The Polish constitution delineates no role for the foreign minister’s wife. In fact, the foreign minister’s wife is not mentioned in Polish state documents of any kind. Nevertheless, there are times when, as the Polish foreign minister’s wife, I find that I have no choice but to bear witness to great historical events. On the Friday following the British election, the Polish foreign minister — better known as an occasional Spectator diarist — was informed that the new British Foreign Secretary planned to visit Poland on his first trip abroad. Because we had planned to spend that weekend at our country house, northwest of Warsaw, and because there is a nearby airport, it was suggested that the official talks be organized there. This was accepted, and an extraordinary process was set in motion. Men from the secret services of both nations started snooping around on Saturday. The caterers arrived early on Sunday, bearing extra coffee machines. The ministry thoughtfully sent a van packed with flag stands so that we could display the Union Jack and the Polish flag on the front porch. Finally, just as preparations were concluding, the Rt. Hon. David Lammy arrived in a Jaguar. Talks were held. Walks were taken. A press conference took place. My role was clear: to take pictures from the terrace and enjoy the excellent lunch.

The next day I flew to Washington, where the change of climate was abrupt, in many senses of the word. In Poland we had clear skies and a bit of breeze. In Washington, the humidity is so thick and the heat so intense — 38 degrees one day, 39 the next — that the white marble buildings shimmer like mirages in the desert. On the day before an assassin tried to shoot former president Donald Trump, the weather was so oppressive that it felt like a political metaphor: a wall of heat rising to engulf the city. The sense of foreboding was so powerful that it reminded me of a story about the late senator John McCain, who once told an audience that they should remember the words of Chairman Mao: “Things always look darkest… just before they get pitch black.” Afterwards, someone asked him when Chairman Mao had made such a pessimistic statement. “He didn’t say it,” said McCain, cheerfully. “I made that up.”

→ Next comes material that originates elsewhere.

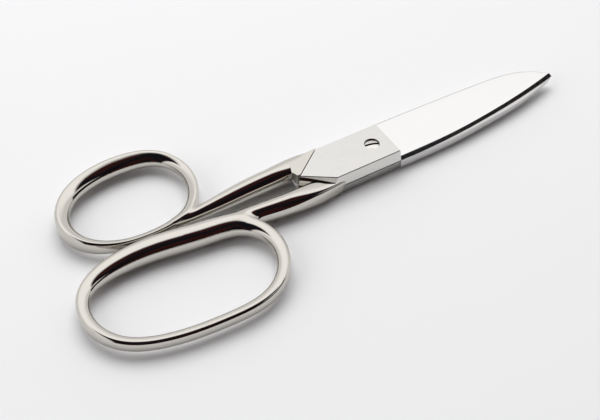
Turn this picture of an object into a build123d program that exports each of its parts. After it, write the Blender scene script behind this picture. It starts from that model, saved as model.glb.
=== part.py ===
"""Dressmaking shears, 203 mm (8 in) long: two forged halves that turn on a slotted pivot screw.

Millimetres. The shears lie closed on the face of their lower joint plate, with +X towards the points, +Z up
and the origin where the pivot axis meets that face. Each half is modelled in a frame of its own, in which
its ground inner face is at z = 0, its blade runs towards +X with its back on the +Y side, and its handle
bends away to -Y. The upper half is lifted from that frame to the joint plane, and the lower half is turned
over about X on the way there, as the two halves of real shears are.
"""

import math
import os

from build123d import *

# Joint plates
plate_thickness = 4.3  # inner face to outer face
plate_half_width = 8.9  # at the inner face
plate_wall_lean = 11.0  # degrees, side walls leaning inwards
plate_front = 6.7  # pivot axis to the step down to the blade
plate_rear = 17.5  # pivot axis to the far rear corner
plate_tail = (-29.7, -0.3)  # where the rear edge runs into the crotch of the handles
slope_set_back = 1.9  # top of the steep slope down to the shank, from the plate's outline
slope_lean = 22.0  # degrees from upright
face_gap = 0.05  # between the two inner faces
rear_gap = 0.3  # between a plate's rear edge and the shoulder it stops against

# Blades. The outlines give shares of the blade's length from its heel and of the plate's half width.
blade_length = 73.9  # heel to point
heel_edge_height = 1.35  # steep bevel at the heel
heel_back_height = 3.5
tip_height = 1.45
bevel_slope = 0.75  # sideways per height
bevel_land = 0.15  # left upright under the bevel
broad_edge = [(0, -1.01), (0.315, -0.92), (0.545, -0.725), (0.762, -0.46), (1, -0.056), (1.1, 0.146)]
broad_back = [(0, 0.99), (0.315, 0.978), (0.613, 0.933), (0.762, 0.854), (0.884, 0.596), (0.958, 0.258),
              (1, -0.056), (1.032, -0.393)]
slim_edge = [(0, -1.01), (0.315, -0.91), (0.545, -0.7), (0.762, -0.405), (0.996, 0.067), (1.1, 0.326)]
slim_back = [(0, 1), (0.315, 0.989), (0.545, 0.831), (0.708, 0.663), (0.857, 0.416), (0.996, 0.067),
             (1.046, -0.1)]

# Pivot screw
shoulder_radius = 2.15  # plain bearing, in the upper half
bearing_clearance = 0.03  # radial
thread_radius = 1.9  # in the lower half, where the end is burred over and ground flush
head_radius = 2.5
head_height = 1.6  # at the rim
head_crown = 0.35  # rise of the domed top
head_sink = 0.45  # rim below the plate's face
head_clearance = 0.25  # radial, in the counterbore
slot_width = 0.9
slot_depth = 1.0
slot_turn = -17.0  # degrees from X

# Handles. Each station gives its share of the way from the shanks' roots to the end of the finger bow,
# then y and width, and the corners of the webs in the crotches are given in the same way without width.
handle_length = 122.0  # pivot axis to the end of the finger bow
root_depth = 2.5  # of a shank inside its plate
finger_bow = [
    (0.682, -1.4, 7.8), (0.831, -2, 6.6), (0.937, -7.2, 5), (0.978, -18.5, 4.5), (0.93, -31, 4.2),
    (0.795, -38.2, 4), (0.617, -40.4, 4), (0.458, -38.4, 4.2), (0.363, -29.5, 4.7),
    (0.34, -17.5, 5.4), (0.387, -8.2, 6.4), (0.523, -3.9, 7.6),
]
thumb_bow = [
    (0.655, -4.7, 3.2), (0.775, -6.9, 3.6), (0.854, -13.4, 4.4), (0.876, -23, 5), (0.819, -34, 5.4),
    (0.71, -39.4, 5.8), (0.588, -40.1, 5.8), (0.488, -36.6, 5), (0.438, -27.6, 4.2),
    (0.445, -17.6, 4.1), (0.505, -8.6, 3.9),
]
finger_shank = [
    (0, -5.4, 6.2), (0.122, -6.8, 7.4), (0.214, -6.7, 7.7), (0.327, -5.4, 7),
    (0.458, -3.9, 6), (0.57, -2.6, 5),
]
thumb_shank = [
    (0, -5.4, 6.2), (0.122, -6.8, 7.4), (0.214, -7, 7.6), (0.327, -6.6, 7),
    (0.458, -5.6, 5.2), (0.57, -5, 3),
]
finger_web = [(0.322, -5), (0.324, -8.6), (0.338, -12.5), (0.393, -10), (0.393, -4)]
thumb_web = [(0.432, -6), (0.442, -10.2), (0.447, -15), (0.477, -13), (0.477, -5)]
web_thickness = 4.4
finger_bow_extra_height = 0.4
thumb_bow_extra_height = 0.8
shank_extra_height = 0.4
shank_sink = 0.7  # middle of a shank towards the other half where it leaves the plate
root_squareness = 5.0  # of a shank's section there
root_flattening = 1.3  # loss of its section's height there
shank_settle = 24.0  # length over which all three are made up
bow_sections = 24
shank_sections = 11
section_points = 16
hole_squareness = 2.5  # exponent of a bow section's side towards the finger hole; 2 is an ellipse
outer_squareness = 2.8  # and of its other side
finger_bow_wedge = 0.1  # share by which the section thickens to its outer side and thins to its hole side
thumb_bow_wedge = 0.28


def along_blade(outline):
    """Points of a blade outline in the half's frame."""
    return [(plate_front + blade_length * share, plate_half_width * side) for share, side in outline]


def along_handle(stations):
    """Points (x, y) or (x, y, width) of a handle in the half's frame."""
    root = root_depth - plate_rear
    return [(root - (handle_length + root) * share, *rest) for share, *rest in stations]


def section(station, direction, extra_height, left_squareness, right_squareness, lift, wedge):
    """Face across a handle: a closed curve with its own squareness on each side of the middle."""
    width = station.Z
    plane = Plane(
        origin=(station.X, station.Y, lift),
        x_dir=(direction.Y, -direction.X, 0),
        z_dir=(direction.X, direction.Y, 0),
    )
    points = []
    for step in range(section_points):
        turn = 2 * math.pi * step / section_points
        power = 2 / (right_squareness if math.cos(turn) > 0 else left_squareness)
        across = math.copysign(abs(math.cos(turn)) ** power, math.cos(turn))
        up = math.copysign(abs(math.sin(turn)) ** power, math.sin(turn)) * (1 + wedge * across)
        points.append((width / 2 * across, (width + extra_height) / 2 * up))
    with BuildSketch(plane) as outline:
        with BuildLine():
            Spline(*points, periodic=True)
        make_face()
    return outline.sketch


def bow(stations, extra_height, wedge):
    """Closed ring through the stations, made as two lofts that share their end sections."""
    path = Spline(*along_handle(stations), periodic=True)
    faces = []
    for step in range(bow_sections):
        place = step / bow_sections
        faces.append(section(path.position_at(place), path.tangent_at(place), extra_height,
                             hole_squareness, outer_squareness, 0, wedge))
    half_way = bow_sections // 2
    with BuildPart() as ring:
        loft(faces[: half_way + 1])
        loft(faces[half_way:] + faces[:1])
    return ring.part


def shank(stations, extra_height):
    """Tube from the plate to the bow: squared where it leaves the plate, round by the time it is clear."""
    path = Spline(*along_handle(stations))
    faces = []
    for step in range(shank_sections):
        place = step / (shank_sections - 1)
        station = path.position_at(place)
        gone = min(1, (path.position_at(0).X - station.X) / shank_settle)
        rest = 1 - gone * gone * (3 - 2 * gone)
        squareness = 2 + (root_squareness - 2) * rest
        faces.append(section(station, path.tangent_at(place), extra_height - root_flattening * rest,
                             squareness, squareness, -shank_sink * rest, 0))
    with BuildPart() as tube:
        loft(faces)
    return tube.part


# Plan outlines in a half's own frame
rear_slope = (plate_half_width - plate_tail[1]) / (-plate_rear - plate_tail[0])
slope_start = (plate_tail[0] - 1.9, plate_tail[1] - 1.7)
plate_outline = [
    (plate_front, 12),
    (-plate_rear + (12 - plate_half_width) / rear_slope, 12),
    plate_tail,
    slope_start,
    (slope_start[0] + 14.7, slope_start[1] - 10),
    (plate_front, slope_start[1] - 10),
]
other_outline = [
    (30, -30),
    (-plate_rear + (30 - plate_half_width) / rear_slope - rear_gap, -30),
    (plate_tail[0] - (30 + plate_tail[1]) / rear_slope - rear_gap, 30),
    (30, 30),
]
shoulder_outline = [
    (-plate_rear, -8.7), (-plate_rear, -0.1), (-30.6, -0.1), (-31.6, -2.6), (-30, -6.5), (-22, -8.4),
]


def slope_plane():
    """Plane of the steep slope from the plate's face down to the shank."""
    corner = plate_outline[4]
    outward = Vector(corner[1] - slope_start[1], slope_start[0] - corner[0], 0).normalized()
    lean = math.radians(slope_lean)
    return Plane(
        origin=(slope_start[0] - outward.X * slope_set_back, slope_start[1] - outward.Y * slope_set_back,
                plate_thickness),
        z_dir=(outward.X * math.cos(lean), outward.Y * math.cos(lean), math.sin(lean)),
    )


def blade_face():
    """Plane of the ground outer face, falling from the back to the edge and from the heel to the point."""
    fall = (heel_back_height - heel_edge_height) / (2 * plate_half_width)
    at_axis = heel_edge_height + fall * plate_half_width
    run = (tip_height - at_axis) / blade_length
    return Plane(
        origin=(plate_front, 0, at_axis),
        x_dir=(1 + fall * fall, -run * fall, run),
        z_dir=(-run, -fall, 1),
    )


def edge_side(edge, height, shift):
    """Everything on the cutting side of the edge curve, at one height and moved sideways by shift."""
    with BuildSketch(Plane.XY.offset(height)) as outside:
        with BuildLine():
            Spline(*[(x, y + shift) for x, y in edge])
            Polyline(
                (edge[0][0], edge[0][1] + shift),
                (edge[0][0], -30),
                (edge[-1][0], -30),
                (edge[-1][0], edge[-1][1] + shift),
            )
        make_face()
    return outside.sketch.face()


def forged_half(edge, back, bow_part, shank_part, web_outline):
    """One half in its own frame: plate, blade, shoulder, shank and bow as one body."""
    inner = face_gap / 2
    edge = along_blade(edge)
    back = along_blade(back)
    lean = math.tan(math.radians(plate_wall_lean)) * (plate_thickness - inner)
    with BuildPart() as half:
        # Plate: a bar with leaning side walls, trimmed to its plan outline
        with BuildSketch(Plane.YZ.offset(plate_tail[0] - 5)):
            with BuildLine():
                Polyline(
                    (-plate_half_width, inner),
                    (plate_half_width, inner),
                    (plate_half_width - lean, plate_thickness),
                    (lean - plate_half_width, plate_thickness),
                    close=True,
                )
            make_face()
        extrude(amount=plate_front - plate_tail[0] + 5)
        with BuildSketch():
            with BuildLine():
                Polyline(*plate_outline, close=True)
            make_face()
        extrude(amount=plate_thickness, mode=Mode.INTERSECT)
        split(bisect_by=slope_plane(), keep=Keep.BOTTOM)
        # Shank, and the flat shoulder that the other half's plate stops against
        add(shank_part)
        with BuildSketch(Plane.XY.offset(-plate_thickness + 0.1)):
            with BuildLine():
                Polyline(*shoulder_outline, close=True)
            make_face()
        extrude(amount=plate_thickness)
        # Room for the other half
        with BuildSketch(Plane.XY.offset(-2 * plate_thickness)):
            with BuildLine():
                Polyline(*other_outline, close=True)
            make_face()
        extrude(amount=2 * plate_thickness + inner, mode=Mode.SUBTRACT)
        # Bow, and the web that fills its crotch
        add(bow_part)
        with BuildSketch():
            with BuildLine():
                Polyline(*along_handle(web_outline), close=True)
            make_face()
        extrude(amount=web_thickness / 2, both=True)
        # Blade, ground to its sloping outer face and bevelled along the edge
        with BuildSketch(Plane.XY.offset(inner)):
            with BuildLine():
                Spline(*back)
                Polyline(back[0], (plate_front, -20), (back[-1][0], -20), back[-1])
            make_face()
        extrude(amount=plate_thickness - inner)
        with BuildSketch(blade_face()):
            Rectangle(100, 60, align=(Align.MIN, Align.CENTER))
        extrude(amount=10, dir=(0, 0, 1), mode=Mode.SUBTRACT)
        low = edge_side(edge, 0, 0)
        land = edge_side(edge, bevel_land, 0)
        high = edge_side(edge, plate_thickness + 1, bevel_slope * (plate_thickness + 1 - bevel_land))
        loft([low, land], ruled=True, mode=Mode.SUBTRACT)
        loft([land, high], ruled=True, mode=Mode.SUBTRACT)
    return half.part


upper_shape = forged_half(
    broad_edge, broad_back,
    bow(finger_bow, finger_bow_extra_height, finger_bow_wedge),
    shank(finger_shank, shank_extra_height), finger_web,
)
lower_shape = forged_half(
    slim_edge, slim_back,
    bow(thumb_bow, thumb_bow_extra_height, thumb_bow_wedge),
    shank(thumb_shank, shank_extra_height), thumb_web,
)
top_face = 2 * plate_thickness
head_floor = top_face - head_sink - head_height

with BuildPart() as upper_half:
    add(upper_shape.moved(Location((0, 0, plate_thickness))))
    with BuildSketch():
        Circle(shoulder_radius + bearing_clearance)
    extrude(amount=top_face, mode=Mode.SUBTRACT)
    with BuildSketch(Plane.XY.offset(head_floor)):
        Circle(head_radius + head_clearance)
    extrude(amount=top_face, mode=Mode.SUBTRACT)

with BuildPart() as lower_half:
    add(lower_shape.moved(Location((0, 0, plate_thickness), (180, 0, 0))))
    with BuildSketch():
        Circle(thread_radius)
    extrude(amount=top_face, mode=Mode.SUBTRACT)

with BuildPart() as pivot_screw:
    with BuildSketch(Plane.XZ):
        with BuildLine():
            rim = (head_radius, top_face - head_sink)
            crown = (0, top_face - head_sink + head_crown)
            Polyline(
                crown,
                (0, 0),
                (thread_radius, 0),
                (thread_radius, plate_thickness - face_gap / 2),
                (shoulder_radius, plate_thickness - face_gap / 2),
                (shoulder_radius, head_floor + face_gap),
                (head_radius, head_floor + face_gap),
                rim,
            )
            TangentArc(crown, rim, tangent=(1, 0))
        make_face()
    revolve(axis=Axis.Z)
    with BuildSketch(Plane.XY.offset(top_face - head_sink + head_crown)):
        with Locations(Rotation(0, 0, slot_turn)):
            Rectangle(3 * head_radius, slot_width)
    extrude(amount=-slot_depth, mode=Mode.SUBTRACT)

os.makedirs("parts", exist_ok=True)
for name, piece in [("upper_half", upper_half), ("lower_half", lower_half), ("pivot_screw", pivot_screw)]:
    piece.part.label = name
    export_step(piece.part, "parts/" + name + ".step")
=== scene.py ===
"""Dressmaking shears: two forged halves with bright nickel-plated bows, turning on a slotted screw.

Run by Blender as a script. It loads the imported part's frame, makes a finely finished body for each half
over the same outlines as the part, gives every piece its finish, and sets the table, lights and camera.
"""

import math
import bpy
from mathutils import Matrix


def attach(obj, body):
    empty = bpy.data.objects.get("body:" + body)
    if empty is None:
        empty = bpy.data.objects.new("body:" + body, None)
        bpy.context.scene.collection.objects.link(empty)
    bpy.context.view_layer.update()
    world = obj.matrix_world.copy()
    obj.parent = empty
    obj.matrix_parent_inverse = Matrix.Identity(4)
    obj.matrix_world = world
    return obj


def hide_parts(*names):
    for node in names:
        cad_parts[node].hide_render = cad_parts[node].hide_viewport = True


bl_info = {
    "name": "Dressmaking shears",
    "version": (1, 0, 0),
    "blender": (4, 5, 0),
    "location": "3D View > Sidebar > Shears",
    "description": "Builds a pair of forged, nickel-plated dressmaking shears over its packed frame",
    "category": "Object",
}

import bmesh
import bpy
import numpy as np
from mathutils import Matrix, Vector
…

I grew up in Washington and have always been bemused by the gap between “Washington,” the city of the White House, the Capitol and sinister Hollywood films, and Washington, a real place where real people live. I once wrote about how odd it can be for us Washingtonians to hear the ritualistic denunciations of “Washington,” particularly since the doctors, dentists, taxi drivers and schoolteachers who live here mostly feel as distant from the federal government as everybody else. I thought of this again last week because the 75th anniversary of Nato brought so many illustrious people to town — everyone from the presidents of Ukraine and South Korea to the prime ministers of Canada and Estonia to the Polish foreign minister himself — but none of us saw them. For security reasons, they remained in their bubble, moving from conference rooms to gala dinners in orderly, well-guarded motorcades. Much was made of the “impact” of the summit, but for the people who live in the real Washington, it had only one real impact: for just a few days, we complained far more about the traffic than about the weather.

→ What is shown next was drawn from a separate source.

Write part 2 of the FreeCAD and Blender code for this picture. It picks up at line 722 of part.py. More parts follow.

My new book, Autocracy, Inc, is quite short. I had been telling people that you can finish it on the eight-hour flight from Washington to London, but now that I’ve had a look at an actual printed copy, I think you might be able to finish it on the one-hour flight from Washington to New York. It describes a network: Russia, China, North Korea, Iran, Cuba, Venezuela, Belarus, Zimbabwe and others. They aren’t an alliance, they don’t share an ideology and we aren’t starting Cold War 2.0 (a lazy analogy if there ever was one). The only thing they have in common is that they dislike us — you, me and anyone else who might read this — partly because we compete with them, but also because we talk about rights, transparency and the rule of law, just like their domestic opponents. Many of their regimes would be fragile on their own, but by working together they can stay in power — and undermine us. That’s why we too need new alliances, new coalitions to resist them. Poland plus Britain; the democratic world plus the democratic activists inside the autocratic world; the “Washington” of Nato, plus ordinary Washingtonians. Maybe even — who knows — The Spectator and the Starmer government? Stranger bedfellows have been found.